Friday 17 May 2013

Is Microsoft starting over? - Telegraph.co.uk

The company's new UK managing director, Michel van der Bel, is honest about the challenges: "Everything is moving to mobile," he says. "There's been a lot of discussion about whether the PC market has gone, and everything is defaulting to tablet.

We feel that the PC market is very much alive but clearly in a pretty big transition." Transition is one way of describing a 20 per cent year-on-year decline in PC sales.

But in an approach that is, depending on your viewpoint, either perverse or a necessary evil, Microsoft is itself hastening that transition. With the Windows 8 launch six months ago, it added a whole interface built for tablets to the familiar Windows desktop; it was a move that Apple's CEO mocked as akin to building a combined fridge and toaster.

And in an act likened by analysts to self-immolation, Microsoft ditched the Start button. It's impossible to find anyone that was asking for this. Now the company is under mounting pressure to bring it back as part of an update codenamed Windows Blue that is likely to be released with a name harking back to the glory days: Windows 8.1.

So will it? "Potentially," says Van der Bel. But he adds, "I'm actually a little bit surprised about all this discussion over the Start button. When it was there, people were like 'Oh, you have to go to the Start button to shut down your PC.' There was always a kind of controversy about these things [but] it's been taken out of context." Microsoft blames much of the "hyperbole" about the issue on an excitable media.

And, indeed, that's reasonable: businesses – always the key targets for a major new operating system because some will ultimately buy hundreds of thousands of licenses for the software – have not focused on the Start button.

As Van der Bel says, "If you want to roll out Windows 8 you need to do something pretty different on training." However, he adds, "And we're helping that. This has been a huge change. You have to learn it."

It's not all bad for Microsoft: 100 million licenses for Windows 8 have already been sold, and 250 million apps have been dowloaded from its still novel store. Even in the face of relative success, however, Van der Bel observes the company cannot win.

"I'm not sure I call [the changes] a concession," he says. "If you don't listen to feedback, you're arrogant, and if you do, it's a concession. It's not about concession, it's about doing things you should do in response to feedback. We're not going back to the Windows 7 world."

Part of Microsoft's transition has been its remarkable shift to a company that makes its own hardware, and today it announces UK availability of a combined tablet and laptop called Surface Pro.

For the first time it offers complete Windows functions in a device that aims to be conspicuously cool yet made by Microsoft itself. Van der Bel claims it is "not an occasional device – it is a device where, for instance, you can really shift through a lot of email, but have entertainment and movies as well". Implicitly, it's much more than the iPad, he says.

Bill Gates recently said he thought many of those users were "frustrated" that they couldn't do everything they wanted. Van der Bel says he detects "a lot of appetite" for devices that offer the best of all possible worlds.

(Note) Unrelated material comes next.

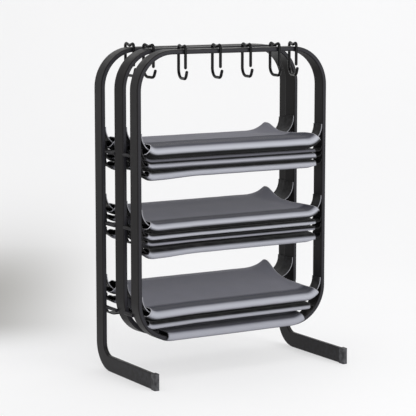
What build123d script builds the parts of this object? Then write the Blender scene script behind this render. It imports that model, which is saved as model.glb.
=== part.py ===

The Windows Blue update will come in June, with or without that totemic symbol. Many commentators maintain that the current version of the software went too far and too fast, gambling that consumers would seize a new way of working that was both new and familiar.

It remains to be seen whether, as chief executive Steve Ballmer put it, "betting the company" will pay off. But for many, Microsoft hit the Start button to close down its own era of unparalled success.